VIDA URBANA
Crianças ‘pagam’ pelos crimes das mães em presídios
Por conta da sentença atribuída a sua mãe, está sendo privado de levar uma vida comum a outras crianças de sua idade.
Publicado em 04/10/2009 às 9:18
Jacqueline Santos
Do Jornal da Paraíba
Ao ouvir a voz do agente o chamando com carinho, o pequeno João (nome fictício) corre apenas quando vê que o rapaz tem um celular nas mãos. Com um andar meio trôpego, a criança de um ano e três meses olha o aparelho e se esforça para pegá-lo. Coloca as pernas e as mãos entre as brechas da grade como uma tentativa não só de ficar mais perto do objeto, mas num gesto apelativo para sair daquele lugar. João, assim como outros bebês, vive enclausurado, ‘pagando’ pelos crimes que a mãe cometeu. Ele é o mais velho das 15 crianças que estão no Centro de Reeducação Feminina Maria Júlia Maranhão, antigo presídio Bom Pastor, em Mangabeira, na capital.
Desde que deixou a maternidade, ele se apoia na companhia de Cláudia (nome fictício), acusada de homicídio que ainda não foi julgada e passa os dias em uma cela da penitenciária. Sem saber falar e andando ainda com dificuldade, João não conhece o mundo lá fora. Por conta da sentença atribuída a sua mãe, está sendo privado de levar uma vida comum a outras crianças de sua idade. “As mães foram sentenciadas. As crianças também terão que ser? É justo? Tem que haver uma saída, mas nem sempre é fácil de encontrar o melhor caminho para esses pequenos”, diz a assistente social Priscila Capistrano, que acompanha o dilema de crianças nessa situação.
Sem qualquer atividade, o cotidiano do menino é igual ao das apenadas. Só fica parcialmente livre quatro horas por dia, tempo destinado ao banho de sol, e pode então correr no pátio do presídio rodeado por muros altos. Nada de diversão ou contato com outras crianças. O sorriso aberto no rosto quando vê os funcionários do presídio mostra a ingenuidade do garoto.

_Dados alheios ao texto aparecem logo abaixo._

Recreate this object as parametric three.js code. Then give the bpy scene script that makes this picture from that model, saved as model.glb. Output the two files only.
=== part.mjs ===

A dura realidade vivenciada na penitenciária segue os passos de João, apesar de ele não ter noção do que está se passando ao seu redor, nem muito menos se preocupar com o que vai acontecer nos próximos minutos. A inocência não permite que a criança compreenda o que representa aquele cenário. Mesmo assim, não o isenta de sofrer as consequências que deveriam ser sentidas somente pela mãe.
Os dois dividem o pouco espaço com mais algumas mulheres grávidas em uma ala destinada às gestantes. “Nascer já dentro do presídio é um início de vida inaceitável. Quais as referências que essa criança vai ter? Já amarga o sofrimento de estar ali, num lugar de penalidades, um ambiente inapropriado para qualquer pessoa. Imagina a uma criança?”, analisa a psicóloga Maria das Graças Batista. “Embora passe poucos meses na penitenciária, a marca que fica no bebê é muito forte e vai o acompanhar para o resto da vida. É preciso trabalhar bem para que os reflexos sejam mínimos”, acrescenta o conselheiro tutelar Sérgio Lucena.
João nunca teve a oportunidade de deixar os portões da penitenciária e não imagina que seu futuro esteja tão incerto. Com o pai e os avôs sem condições financeiras para abrigá-lo, ele está prestes a ser encaminhado para um orfanato. O período de amamentação, em que o filho está autorizado a ficar na companhia da mãe garantido por lei é estimado em um ano de vida, acabou e a qualquer momento a direção do presídio terá que afastá-lo da mãe.
Segundo a diretora do Centro de Reeducação Feminina, Susana Lima dos Santos, nos últimos seis meses nenhuma criança foi desligada dos braços da mãe. “Ao contrário, tivemos que chamar quatro crianças, já que eram bebês e precisavam de amamentação”, afirma. Das 15 apenadas que estão com filho, a permanência deve perdurar por pelo menos um ano. “Existem casos em que o pai também está preso e a gente conversa com as mães dizendo que vai chegar uma idade em que as crianças precisarão ir para um orfanato, até que elas tenham condições de reaver a guarda. Há um trabalho psicológico específico nessas situações”, explica.